When invoking the hadoop command using the -conf
option to specify the
configuration parameters as described in Chapter 4. Using Connect for Big Data Sort, you need to provide an XML configuration
file that conforms to the Hadoop configuration file schema.
Following is a sample file that includes both the required Connect for Big Data Sort
properties along with some optional ones to override default settings. Other Hadoop properties
can also be specified in this file to override the site-wide settings.

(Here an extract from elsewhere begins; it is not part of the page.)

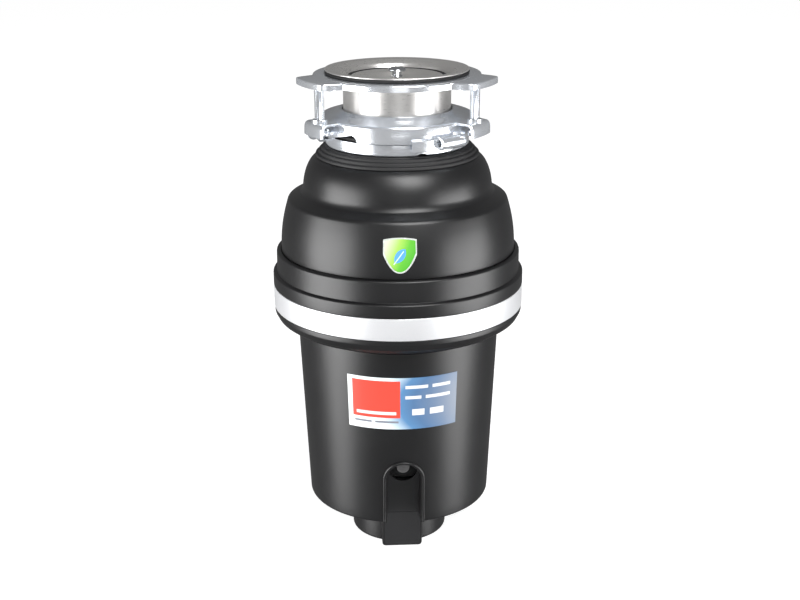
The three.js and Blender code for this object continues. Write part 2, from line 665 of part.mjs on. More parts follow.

Note that
connect_install_dir should be replaced with the actual directory in which Connect for Big Data
was installed.
<?xml version=”1.0”?>
<configuration>
<!-- Required properties for Connect for Big Data Sort -->
<property>
<name>mapreduce.job.map.output.collector.class</name>
<value>com.syncsort.dmexpress.hadoop.DMXMapOutputCollector</value>
</property>
<property>
<name>mapreduce.job.reduce.shuffle.consumer.plugin.class</name>
<value>com.syncsort.dmexpress.hadoop.DMXShuffleConsumerPlugin</value>
</property>
<property>
<name>dmx.home.dir</name>
<value>connect_install_dir</value>
</property>
<!-- Override dynamically set memory values -->
<property>
<name>dmx.map.memory</name>
<value>1024</value> <!-- 1GB -->
</property>
<property>
<name>dmx.reduce.memory</name>
<value>4096</value> <!-- 4GB -->
</property>
</configuration>